[Modeling code records]
+ + + +

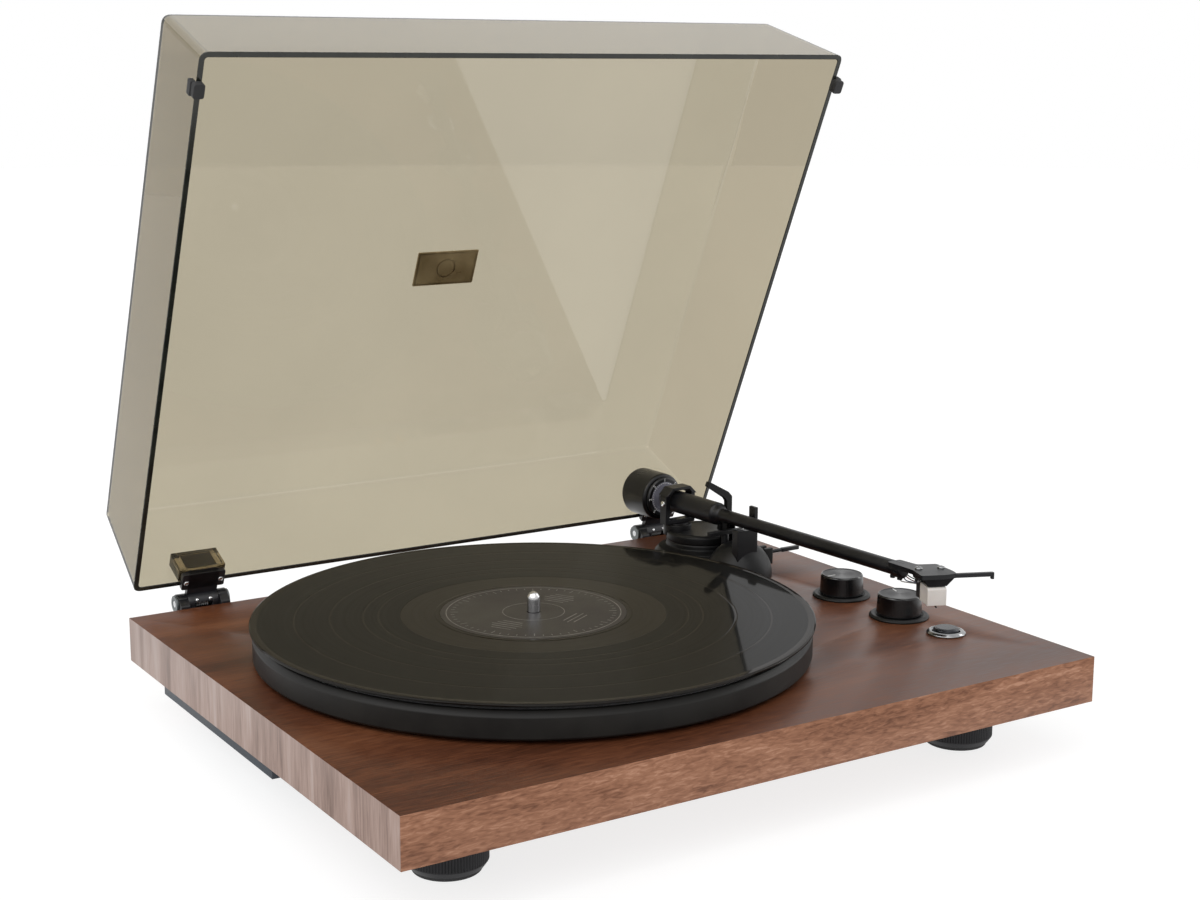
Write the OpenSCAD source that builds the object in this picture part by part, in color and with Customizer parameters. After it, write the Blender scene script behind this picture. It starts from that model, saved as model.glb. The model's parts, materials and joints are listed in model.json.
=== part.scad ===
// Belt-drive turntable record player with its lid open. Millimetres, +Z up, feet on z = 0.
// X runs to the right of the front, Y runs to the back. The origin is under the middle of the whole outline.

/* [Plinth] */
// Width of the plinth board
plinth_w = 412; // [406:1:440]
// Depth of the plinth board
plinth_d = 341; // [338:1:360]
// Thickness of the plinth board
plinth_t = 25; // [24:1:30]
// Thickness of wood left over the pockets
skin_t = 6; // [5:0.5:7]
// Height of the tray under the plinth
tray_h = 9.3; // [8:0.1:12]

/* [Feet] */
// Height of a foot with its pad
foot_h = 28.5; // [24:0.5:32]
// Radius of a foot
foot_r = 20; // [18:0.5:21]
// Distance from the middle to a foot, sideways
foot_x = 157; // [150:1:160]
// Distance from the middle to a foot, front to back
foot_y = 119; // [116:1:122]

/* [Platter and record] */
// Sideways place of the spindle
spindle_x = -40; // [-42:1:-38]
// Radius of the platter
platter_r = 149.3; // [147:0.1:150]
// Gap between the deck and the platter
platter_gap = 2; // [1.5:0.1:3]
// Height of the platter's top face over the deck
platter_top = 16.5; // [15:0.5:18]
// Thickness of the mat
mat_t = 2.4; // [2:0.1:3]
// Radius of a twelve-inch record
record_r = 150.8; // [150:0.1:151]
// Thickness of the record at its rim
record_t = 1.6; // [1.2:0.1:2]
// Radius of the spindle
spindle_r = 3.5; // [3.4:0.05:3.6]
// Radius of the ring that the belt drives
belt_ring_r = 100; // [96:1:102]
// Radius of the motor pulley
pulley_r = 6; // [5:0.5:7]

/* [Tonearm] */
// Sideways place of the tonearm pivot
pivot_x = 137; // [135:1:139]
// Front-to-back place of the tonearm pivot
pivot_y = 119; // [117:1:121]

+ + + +

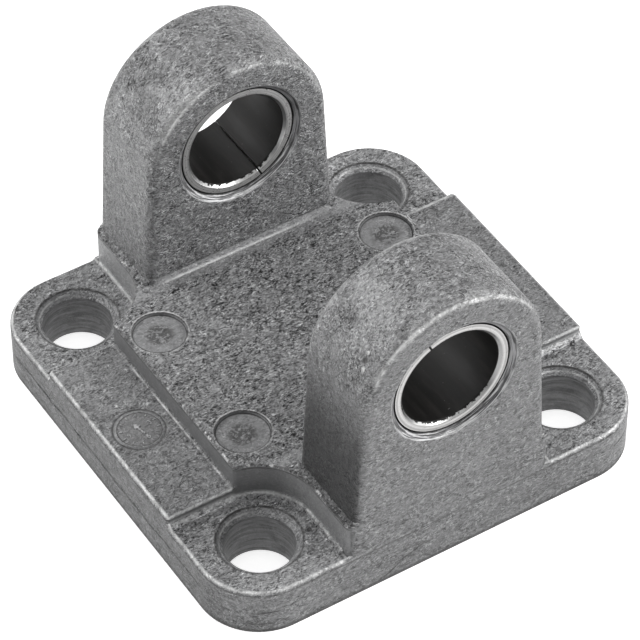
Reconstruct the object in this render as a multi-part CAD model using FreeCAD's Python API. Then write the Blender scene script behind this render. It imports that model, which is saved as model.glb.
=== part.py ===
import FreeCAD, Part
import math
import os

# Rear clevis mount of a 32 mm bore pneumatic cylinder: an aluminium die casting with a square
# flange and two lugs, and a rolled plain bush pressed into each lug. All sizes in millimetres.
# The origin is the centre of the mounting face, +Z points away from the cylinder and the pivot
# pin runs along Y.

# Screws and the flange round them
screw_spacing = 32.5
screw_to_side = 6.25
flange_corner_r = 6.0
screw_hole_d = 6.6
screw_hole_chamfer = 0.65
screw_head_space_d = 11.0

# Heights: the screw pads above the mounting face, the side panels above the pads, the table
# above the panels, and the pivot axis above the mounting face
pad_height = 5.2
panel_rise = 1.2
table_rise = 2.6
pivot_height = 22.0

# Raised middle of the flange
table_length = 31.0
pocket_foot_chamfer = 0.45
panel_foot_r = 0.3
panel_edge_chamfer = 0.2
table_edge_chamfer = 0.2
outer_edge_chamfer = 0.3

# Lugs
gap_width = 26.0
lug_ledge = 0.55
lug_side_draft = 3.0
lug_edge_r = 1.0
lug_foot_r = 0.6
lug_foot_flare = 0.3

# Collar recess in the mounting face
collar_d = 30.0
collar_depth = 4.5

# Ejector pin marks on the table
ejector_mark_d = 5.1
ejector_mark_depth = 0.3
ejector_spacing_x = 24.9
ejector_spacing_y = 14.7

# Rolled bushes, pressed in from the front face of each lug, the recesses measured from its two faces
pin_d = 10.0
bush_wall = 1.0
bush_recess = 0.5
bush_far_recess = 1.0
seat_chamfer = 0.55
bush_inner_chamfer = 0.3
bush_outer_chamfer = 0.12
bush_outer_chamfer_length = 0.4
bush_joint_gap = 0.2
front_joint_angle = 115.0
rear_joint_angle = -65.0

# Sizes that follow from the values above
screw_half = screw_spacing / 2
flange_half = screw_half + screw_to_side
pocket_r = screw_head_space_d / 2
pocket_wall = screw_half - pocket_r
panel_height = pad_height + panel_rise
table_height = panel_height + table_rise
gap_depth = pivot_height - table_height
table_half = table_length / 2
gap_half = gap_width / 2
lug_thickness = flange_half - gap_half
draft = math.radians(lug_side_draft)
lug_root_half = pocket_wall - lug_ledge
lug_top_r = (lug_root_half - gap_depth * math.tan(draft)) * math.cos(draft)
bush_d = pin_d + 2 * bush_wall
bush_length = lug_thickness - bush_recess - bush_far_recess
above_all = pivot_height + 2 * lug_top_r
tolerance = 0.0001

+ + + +

What to produce →
Copy out precisely the lines that begin at the line containing "Write the OpenSCAD" and end at the line containing "the whole outline.", including both; write nothing else.

Response for this exercise →
Write the OpenSCAD source that builds the object in this picture part by part, in color and with Customizer parameters. After it, write the Blender scene script behind this picture. It starts from that model, saved as model.glb. The model's parts, materials and joints are listed in model.json.
=== part.scad ===
// Belt-drive turntable record player with its lid open. Millimetres, +Z up, feet on z = 0.
// X runs to the right of the front, Y runs to the back. The origin is under the middle of the whole outline.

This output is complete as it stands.